_Exercise details_
Filter the records below for the word "code". Copy each line that holds it.

_Provided data_
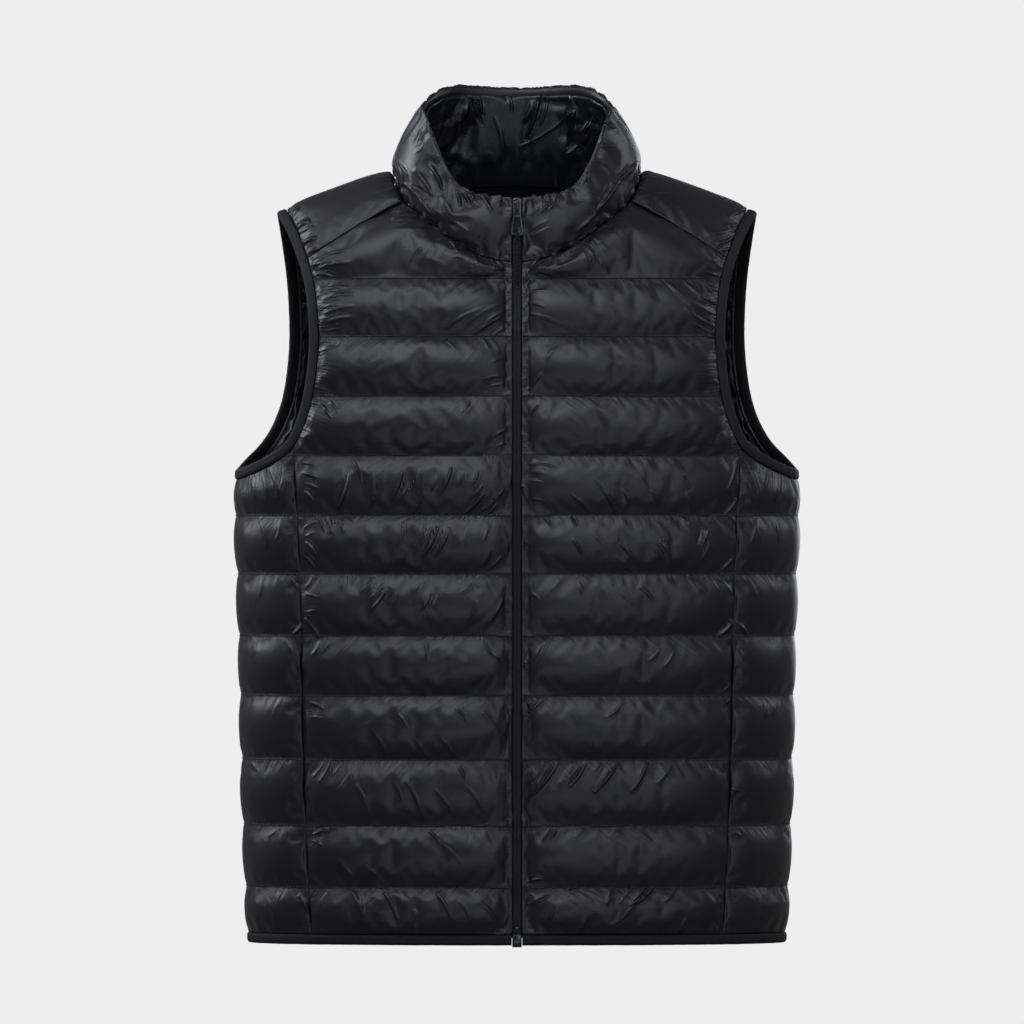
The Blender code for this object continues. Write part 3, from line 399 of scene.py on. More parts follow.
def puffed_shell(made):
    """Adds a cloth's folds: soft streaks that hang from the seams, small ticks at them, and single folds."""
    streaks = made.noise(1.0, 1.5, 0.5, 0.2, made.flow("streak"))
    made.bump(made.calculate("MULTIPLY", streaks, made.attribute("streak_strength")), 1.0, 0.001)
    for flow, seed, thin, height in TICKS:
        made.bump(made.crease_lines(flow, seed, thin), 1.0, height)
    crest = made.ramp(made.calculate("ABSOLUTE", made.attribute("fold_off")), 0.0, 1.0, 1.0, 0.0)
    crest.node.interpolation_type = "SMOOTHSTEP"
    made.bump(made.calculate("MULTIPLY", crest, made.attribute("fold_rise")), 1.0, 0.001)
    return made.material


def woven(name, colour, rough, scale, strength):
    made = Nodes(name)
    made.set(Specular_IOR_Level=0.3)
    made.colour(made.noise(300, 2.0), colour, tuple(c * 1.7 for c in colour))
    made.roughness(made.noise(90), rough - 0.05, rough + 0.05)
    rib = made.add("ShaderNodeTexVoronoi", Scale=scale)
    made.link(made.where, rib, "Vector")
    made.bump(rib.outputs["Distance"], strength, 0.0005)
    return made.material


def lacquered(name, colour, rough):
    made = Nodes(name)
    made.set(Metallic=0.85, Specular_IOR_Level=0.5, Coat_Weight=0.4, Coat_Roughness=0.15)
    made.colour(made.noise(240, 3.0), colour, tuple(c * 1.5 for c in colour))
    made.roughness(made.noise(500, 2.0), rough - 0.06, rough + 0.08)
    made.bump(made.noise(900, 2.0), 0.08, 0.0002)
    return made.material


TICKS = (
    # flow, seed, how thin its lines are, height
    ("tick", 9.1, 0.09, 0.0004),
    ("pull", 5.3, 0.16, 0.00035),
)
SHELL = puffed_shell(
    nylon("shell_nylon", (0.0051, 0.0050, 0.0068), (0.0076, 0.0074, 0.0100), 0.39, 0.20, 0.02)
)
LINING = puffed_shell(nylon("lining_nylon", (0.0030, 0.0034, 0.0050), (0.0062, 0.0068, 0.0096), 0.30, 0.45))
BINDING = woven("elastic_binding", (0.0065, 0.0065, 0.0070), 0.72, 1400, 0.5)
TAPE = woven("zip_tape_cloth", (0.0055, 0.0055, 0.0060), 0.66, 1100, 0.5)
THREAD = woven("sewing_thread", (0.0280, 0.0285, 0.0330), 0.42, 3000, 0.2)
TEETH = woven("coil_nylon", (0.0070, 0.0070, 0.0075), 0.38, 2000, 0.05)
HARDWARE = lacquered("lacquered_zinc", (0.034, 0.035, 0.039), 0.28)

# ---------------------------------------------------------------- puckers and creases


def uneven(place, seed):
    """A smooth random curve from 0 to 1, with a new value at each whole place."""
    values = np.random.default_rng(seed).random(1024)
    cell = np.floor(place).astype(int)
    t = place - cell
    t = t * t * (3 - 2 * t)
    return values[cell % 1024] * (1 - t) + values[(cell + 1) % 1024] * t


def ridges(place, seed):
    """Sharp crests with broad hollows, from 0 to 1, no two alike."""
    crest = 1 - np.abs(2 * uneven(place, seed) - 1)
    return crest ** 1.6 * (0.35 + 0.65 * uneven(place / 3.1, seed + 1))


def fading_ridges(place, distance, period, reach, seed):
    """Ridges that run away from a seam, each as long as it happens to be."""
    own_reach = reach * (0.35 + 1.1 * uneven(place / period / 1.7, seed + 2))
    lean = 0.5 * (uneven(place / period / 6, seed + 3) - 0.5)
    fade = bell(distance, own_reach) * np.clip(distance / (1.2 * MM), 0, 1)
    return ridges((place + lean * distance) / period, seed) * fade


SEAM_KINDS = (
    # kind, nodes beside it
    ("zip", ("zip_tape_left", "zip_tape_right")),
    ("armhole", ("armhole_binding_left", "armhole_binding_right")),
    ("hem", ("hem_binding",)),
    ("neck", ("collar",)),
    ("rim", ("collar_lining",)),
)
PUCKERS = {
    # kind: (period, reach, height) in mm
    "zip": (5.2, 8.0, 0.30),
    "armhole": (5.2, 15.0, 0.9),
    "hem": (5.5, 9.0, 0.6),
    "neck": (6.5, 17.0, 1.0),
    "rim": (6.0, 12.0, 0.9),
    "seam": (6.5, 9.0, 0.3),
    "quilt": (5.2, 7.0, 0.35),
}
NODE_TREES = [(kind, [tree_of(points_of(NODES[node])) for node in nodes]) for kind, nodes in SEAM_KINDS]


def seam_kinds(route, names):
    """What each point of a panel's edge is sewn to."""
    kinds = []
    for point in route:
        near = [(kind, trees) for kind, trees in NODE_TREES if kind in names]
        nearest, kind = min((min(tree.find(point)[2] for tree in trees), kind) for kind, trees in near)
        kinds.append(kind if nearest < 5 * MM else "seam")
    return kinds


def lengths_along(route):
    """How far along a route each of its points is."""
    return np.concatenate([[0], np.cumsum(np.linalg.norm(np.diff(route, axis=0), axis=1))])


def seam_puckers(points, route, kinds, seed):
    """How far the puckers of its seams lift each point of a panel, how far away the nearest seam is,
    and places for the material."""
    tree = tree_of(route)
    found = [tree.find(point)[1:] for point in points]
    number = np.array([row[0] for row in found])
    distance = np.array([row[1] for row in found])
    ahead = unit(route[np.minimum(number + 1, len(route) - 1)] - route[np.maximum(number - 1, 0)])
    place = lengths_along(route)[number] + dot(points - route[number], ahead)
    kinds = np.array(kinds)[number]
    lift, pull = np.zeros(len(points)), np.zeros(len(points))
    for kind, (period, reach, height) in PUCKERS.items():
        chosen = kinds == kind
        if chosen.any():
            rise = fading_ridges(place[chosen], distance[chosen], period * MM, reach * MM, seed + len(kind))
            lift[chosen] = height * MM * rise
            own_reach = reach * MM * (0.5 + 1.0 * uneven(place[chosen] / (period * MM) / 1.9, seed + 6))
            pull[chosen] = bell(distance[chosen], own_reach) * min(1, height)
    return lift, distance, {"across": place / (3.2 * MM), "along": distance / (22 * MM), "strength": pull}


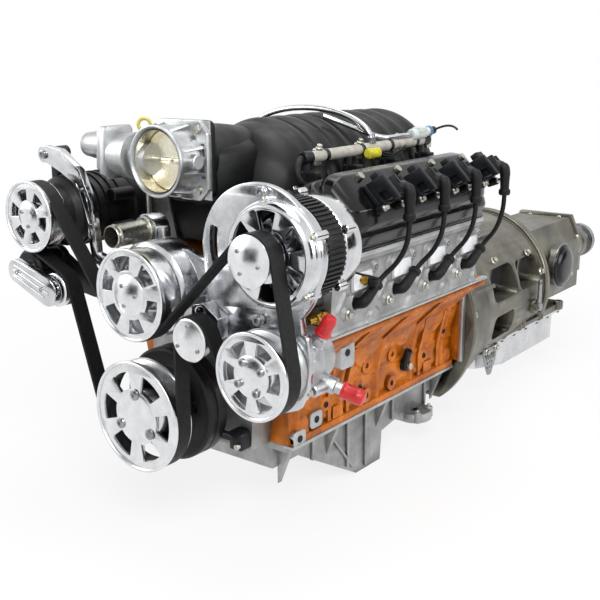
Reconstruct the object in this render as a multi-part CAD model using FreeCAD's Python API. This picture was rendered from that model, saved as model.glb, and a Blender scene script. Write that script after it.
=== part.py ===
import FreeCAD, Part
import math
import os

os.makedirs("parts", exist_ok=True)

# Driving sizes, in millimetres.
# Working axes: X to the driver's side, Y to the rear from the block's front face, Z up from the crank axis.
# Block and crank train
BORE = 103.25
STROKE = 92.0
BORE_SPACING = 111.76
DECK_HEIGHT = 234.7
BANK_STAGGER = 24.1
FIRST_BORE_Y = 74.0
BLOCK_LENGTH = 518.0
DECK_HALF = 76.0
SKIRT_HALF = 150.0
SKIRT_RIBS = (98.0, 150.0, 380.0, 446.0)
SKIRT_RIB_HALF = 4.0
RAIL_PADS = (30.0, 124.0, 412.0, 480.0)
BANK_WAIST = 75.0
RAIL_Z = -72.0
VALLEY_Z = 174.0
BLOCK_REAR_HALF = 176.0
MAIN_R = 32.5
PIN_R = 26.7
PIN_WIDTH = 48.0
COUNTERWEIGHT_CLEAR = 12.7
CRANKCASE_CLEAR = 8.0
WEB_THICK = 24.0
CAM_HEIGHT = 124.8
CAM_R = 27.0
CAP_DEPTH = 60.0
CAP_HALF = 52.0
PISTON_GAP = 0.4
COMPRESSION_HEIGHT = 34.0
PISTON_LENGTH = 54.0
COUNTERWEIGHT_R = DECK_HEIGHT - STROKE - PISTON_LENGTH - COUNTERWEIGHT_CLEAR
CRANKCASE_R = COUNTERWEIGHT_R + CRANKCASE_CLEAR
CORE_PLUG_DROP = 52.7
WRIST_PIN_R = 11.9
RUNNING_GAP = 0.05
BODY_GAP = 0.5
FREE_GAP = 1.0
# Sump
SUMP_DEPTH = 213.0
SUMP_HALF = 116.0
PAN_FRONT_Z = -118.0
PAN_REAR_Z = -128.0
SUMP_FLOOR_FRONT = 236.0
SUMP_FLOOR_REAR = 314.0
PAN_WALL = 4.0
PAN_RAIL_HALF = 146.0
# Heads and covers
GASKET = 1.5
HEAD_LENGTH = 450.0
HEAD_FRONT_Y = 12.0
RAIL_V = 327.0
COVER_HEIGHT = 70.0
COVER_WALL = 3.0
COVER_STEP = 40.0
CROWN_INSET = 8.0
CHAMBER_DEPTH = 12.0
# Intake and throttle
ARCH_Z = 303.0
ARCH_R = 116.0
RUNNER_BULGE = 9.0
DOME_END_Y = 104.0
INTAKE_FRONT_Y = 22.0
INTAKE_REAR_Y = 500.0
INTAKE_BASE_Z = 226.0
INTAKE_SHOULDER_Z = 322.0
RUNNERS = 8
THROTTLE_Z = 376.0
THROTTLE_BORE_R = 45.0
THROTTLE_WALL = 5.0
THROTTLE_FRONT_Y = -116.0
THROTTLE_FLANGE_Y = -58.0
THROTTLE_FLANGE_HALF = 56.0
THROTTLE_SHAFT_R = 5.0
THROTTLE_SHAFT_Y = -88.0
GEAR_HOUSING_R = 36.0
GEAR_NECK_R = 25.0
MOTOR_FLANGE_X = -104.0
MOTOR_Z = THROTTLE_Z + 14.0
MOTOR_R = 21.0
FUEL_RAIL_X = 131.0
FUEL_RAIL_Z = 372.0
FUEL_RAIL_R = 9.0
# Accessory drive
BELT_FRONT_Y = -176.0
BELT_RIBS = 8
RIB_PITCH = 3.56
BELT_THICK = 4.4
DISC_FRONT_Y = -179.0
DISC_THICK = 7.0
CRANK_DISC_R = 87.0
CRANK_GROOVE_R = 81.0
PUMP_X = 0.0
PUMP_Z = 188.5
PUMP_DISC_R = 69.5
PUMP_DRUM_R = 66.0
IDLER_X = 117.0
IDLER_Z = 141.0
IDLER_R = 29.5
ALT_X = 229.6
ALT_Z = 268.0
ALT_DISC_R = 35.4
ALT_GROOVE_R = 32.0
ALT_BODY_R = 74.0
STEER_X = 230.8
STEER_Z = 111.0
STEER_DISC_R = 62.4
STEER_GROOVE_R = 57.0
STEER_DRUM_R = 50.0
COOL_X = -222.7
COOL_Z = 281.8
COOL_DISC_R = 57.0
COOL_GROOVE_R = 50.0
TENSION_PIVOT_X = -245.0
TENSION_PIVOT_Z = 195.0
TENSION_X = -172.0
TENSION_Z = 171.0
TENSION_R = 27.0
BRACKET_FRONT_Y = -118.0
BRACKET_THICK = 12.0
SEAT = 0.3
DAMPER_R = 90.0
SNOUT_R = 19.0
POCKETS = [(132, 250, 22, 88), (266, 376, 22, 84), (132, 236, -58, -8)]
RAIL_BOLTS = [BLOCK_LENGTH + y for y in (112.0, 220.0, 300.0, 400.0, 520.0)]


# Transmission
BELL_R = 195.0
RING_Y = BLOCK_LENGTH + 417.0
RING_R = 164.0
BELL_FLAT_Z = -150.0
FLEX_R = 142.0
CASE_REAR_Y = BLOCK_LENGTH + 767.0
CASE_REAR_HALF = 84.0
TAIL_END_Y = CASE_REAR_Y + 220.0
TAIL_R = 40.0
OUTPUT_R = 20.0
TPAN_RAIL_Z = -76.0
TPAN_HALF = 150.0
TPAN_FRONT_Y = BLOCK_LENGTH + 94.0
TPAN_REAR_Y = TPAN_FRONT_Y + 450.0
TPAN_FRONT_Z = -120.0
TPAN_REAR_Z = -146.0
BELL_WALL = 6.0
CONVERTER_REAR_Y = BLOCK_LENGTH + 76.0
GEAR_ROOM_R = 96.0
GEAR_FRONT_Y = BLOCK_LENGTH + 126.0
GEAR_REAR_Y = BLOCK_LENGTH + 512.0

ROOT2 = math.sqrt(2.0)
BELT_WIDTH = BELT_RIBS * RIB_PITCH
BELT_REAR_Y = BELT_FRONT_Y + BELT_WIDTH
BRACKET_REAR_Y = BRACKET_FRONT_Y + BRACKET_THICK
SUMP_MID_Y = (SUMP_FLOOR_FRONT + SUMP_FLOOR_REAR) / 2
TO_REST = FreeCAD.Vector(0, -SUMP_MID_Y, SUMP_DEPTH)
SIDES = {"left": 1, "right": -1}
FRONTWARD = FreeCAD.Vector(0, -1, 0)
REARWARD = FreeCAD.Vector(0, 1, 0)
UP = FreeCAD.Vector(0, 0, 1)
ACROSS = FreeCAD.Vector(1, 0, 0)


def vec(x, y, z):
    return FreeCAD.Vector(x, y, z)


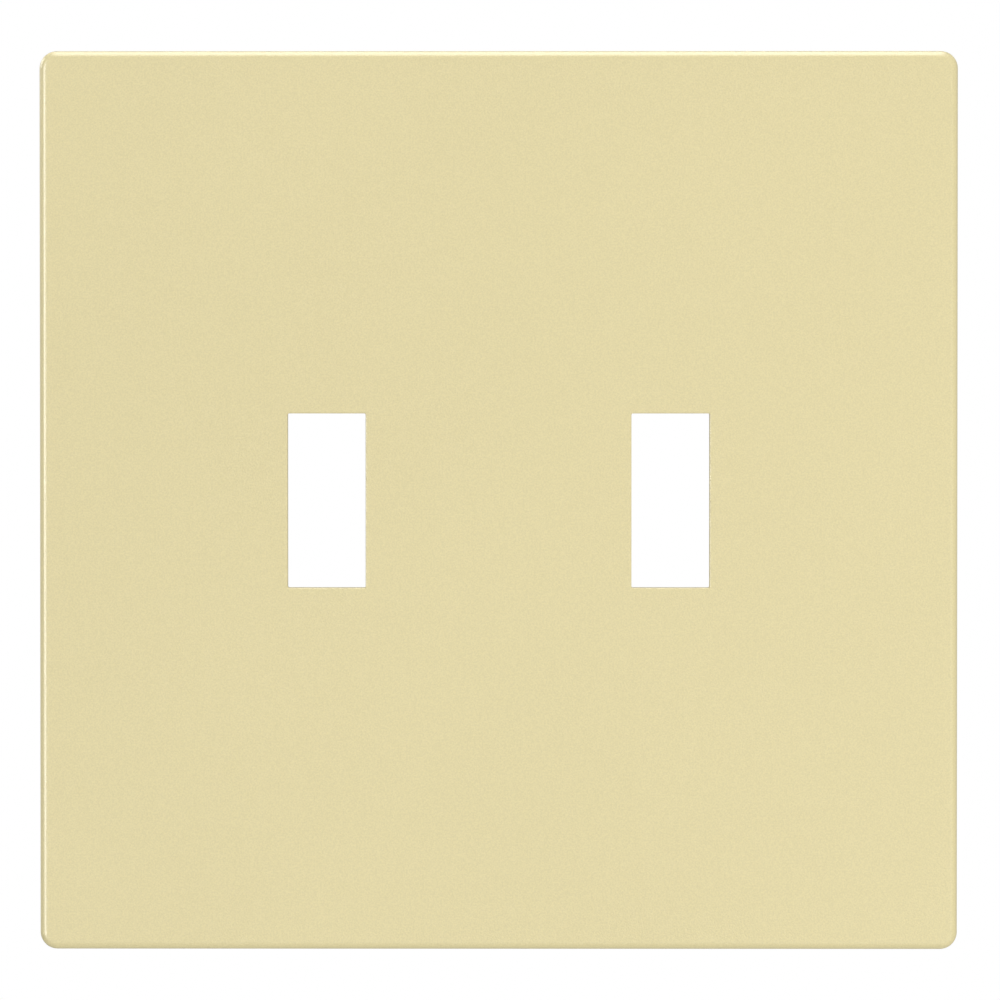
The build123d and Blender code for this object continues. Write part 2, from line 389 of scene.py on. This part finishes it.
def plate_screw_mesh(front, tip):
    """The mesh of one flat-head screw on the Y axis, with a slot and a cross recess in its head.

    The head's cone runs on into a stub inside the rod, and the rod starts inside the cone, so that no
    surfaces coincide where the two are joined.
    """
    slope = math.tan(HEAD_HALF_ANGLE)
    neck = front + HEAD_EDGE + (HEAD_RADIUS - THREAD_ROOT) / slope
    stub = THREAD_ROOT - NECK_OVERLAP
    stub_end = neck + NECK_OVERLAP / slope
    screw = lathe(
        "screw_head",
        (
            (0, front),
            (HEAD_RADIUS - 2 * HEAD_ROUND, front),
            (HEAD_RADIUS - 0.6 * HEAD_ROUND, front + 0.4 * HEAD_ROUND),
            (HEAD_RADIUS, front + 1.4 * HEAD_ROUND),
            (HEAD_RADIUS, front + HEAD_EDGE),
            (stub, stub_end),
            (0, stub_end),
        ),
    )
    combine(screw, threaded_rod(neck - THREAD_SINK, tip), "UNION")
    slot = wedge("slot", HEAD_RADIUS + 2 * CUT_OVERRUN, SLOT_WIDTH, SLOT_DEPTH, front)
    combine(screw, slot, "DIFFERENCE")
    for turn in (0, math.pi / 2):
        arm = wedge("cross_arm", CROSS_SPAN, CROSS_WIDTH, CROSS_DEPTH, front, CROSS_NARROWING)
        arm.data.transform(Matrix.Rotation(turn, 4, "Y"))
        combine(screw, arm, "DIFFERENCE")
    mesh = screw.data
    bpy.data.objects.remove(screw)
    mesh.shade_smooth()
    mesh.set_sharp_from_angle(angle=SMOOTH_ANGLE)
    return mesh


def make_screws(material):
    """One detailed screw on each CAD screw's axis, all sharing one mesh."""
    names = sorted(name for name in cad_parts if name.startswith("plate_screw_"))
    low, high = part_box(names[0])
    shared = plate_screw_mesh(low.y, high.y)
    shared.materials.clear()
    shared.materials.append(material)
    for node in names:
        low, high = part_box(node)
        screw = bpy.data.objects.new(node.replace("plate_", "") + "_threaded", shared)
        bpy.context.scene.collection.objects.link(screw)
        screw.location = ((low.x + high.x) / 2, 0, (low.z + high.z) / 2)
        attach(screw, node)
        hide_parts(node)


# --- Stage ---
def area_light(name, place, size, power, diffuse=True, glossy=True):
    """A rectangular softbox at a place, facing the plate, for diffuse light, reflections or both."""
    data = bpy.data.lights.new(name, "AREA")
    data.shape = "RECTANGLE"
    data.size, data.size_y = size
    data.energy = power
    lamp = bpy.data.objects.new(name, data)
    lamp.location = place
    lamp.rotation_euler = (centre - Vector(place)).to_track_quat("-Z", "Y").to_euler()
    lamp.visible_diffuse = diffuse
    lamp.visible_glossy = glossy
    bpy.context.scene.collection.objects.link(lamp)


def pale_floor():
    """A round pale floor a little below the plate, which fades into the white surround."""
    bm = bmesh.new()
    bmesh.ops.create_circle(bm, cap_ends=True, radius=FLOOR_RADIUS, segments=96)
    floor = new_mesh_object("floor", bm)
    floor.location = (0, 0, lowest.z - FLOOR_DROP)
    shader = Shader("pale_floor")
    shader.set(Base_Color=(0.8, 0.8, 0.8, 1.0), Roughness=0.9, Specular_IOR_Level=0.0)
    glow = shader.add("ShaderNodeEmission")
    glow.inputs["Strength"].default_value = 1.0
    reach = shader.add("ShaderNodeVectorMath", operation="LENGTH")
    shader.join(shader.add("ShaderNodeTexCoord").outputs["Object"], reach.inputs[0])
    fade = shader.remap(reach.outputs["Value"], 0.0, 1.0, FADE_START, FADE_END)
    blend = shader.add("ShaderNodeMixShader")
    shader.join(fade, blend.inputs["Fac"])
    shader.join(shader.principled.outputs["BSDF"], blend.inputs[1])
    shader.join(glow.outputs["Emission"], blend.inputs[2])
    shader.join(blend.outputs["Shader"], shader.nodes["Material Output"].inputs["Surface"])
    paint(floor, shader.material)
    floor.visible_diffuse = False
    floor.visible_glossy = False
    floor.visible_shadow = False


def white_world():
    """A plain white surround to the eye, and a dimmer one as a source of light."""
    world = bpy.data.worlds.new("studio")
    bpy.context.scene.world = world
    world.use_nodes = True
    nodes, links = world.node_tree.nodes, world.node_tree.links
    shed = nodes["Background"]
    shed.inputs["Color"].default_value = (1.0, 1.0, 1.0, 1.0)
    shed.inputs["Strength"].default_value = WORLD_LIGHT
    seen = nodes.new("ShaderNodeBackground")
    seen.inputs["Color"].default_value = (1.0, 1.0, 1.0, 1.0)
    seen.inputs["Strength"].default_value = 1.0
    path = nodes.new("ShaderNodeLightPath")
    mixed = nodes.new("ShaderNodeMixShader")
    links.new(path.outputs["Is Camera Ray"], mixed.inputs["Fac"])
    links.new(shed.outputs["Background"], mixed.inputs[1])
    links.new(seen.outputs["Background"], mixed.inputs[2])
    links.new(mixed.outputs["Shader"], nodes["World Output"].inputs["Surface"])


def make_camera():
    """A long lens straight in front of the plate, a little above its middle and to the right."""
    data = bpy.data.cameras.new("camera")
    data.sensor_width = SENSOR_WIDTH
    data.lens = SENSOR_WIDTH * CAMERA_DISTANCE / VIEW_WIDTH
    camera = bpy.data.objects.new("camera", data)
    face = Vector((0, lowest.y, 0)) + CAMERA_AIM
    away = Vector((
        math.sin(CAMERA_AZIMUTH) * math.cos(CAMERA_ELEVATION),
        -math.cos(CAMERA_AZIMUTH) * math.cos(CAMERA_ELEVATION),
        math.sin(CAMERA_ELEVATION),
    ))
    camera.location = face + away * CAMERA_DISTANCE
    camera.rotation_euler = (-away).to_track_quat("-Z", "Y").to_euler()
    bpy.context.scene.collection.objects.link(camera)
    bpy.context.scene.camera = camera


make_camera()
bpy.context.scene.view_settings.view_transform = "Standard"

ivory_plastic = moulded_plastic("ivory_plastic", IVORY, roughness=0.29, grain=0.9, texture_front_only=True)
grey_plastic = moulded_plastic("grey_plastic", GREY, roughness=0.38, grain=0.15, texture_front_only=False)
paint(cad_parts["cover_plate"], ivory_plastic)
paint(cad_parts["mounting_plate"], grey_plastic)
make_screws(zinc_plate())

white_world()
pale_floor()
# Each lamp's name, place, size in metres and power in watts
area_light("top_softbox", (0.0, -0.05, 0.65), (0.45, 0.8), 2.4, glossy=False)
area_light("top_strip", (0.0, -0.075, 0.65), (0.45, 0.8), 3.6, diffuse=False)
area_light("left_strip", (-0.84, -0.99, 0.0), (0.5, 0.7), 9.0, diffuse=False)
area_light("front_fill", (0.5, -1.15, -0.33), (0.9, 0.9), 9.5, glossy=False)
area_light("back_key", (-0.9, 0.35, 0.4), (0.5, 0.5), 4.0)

_Result_
The Blender code for this object continues. Write part 3, from line 399 of scene.py on. More parts follow.
The build123d and Blender code for this object continues. Write part 2, from line 389 of scene.py on. This part finishes it.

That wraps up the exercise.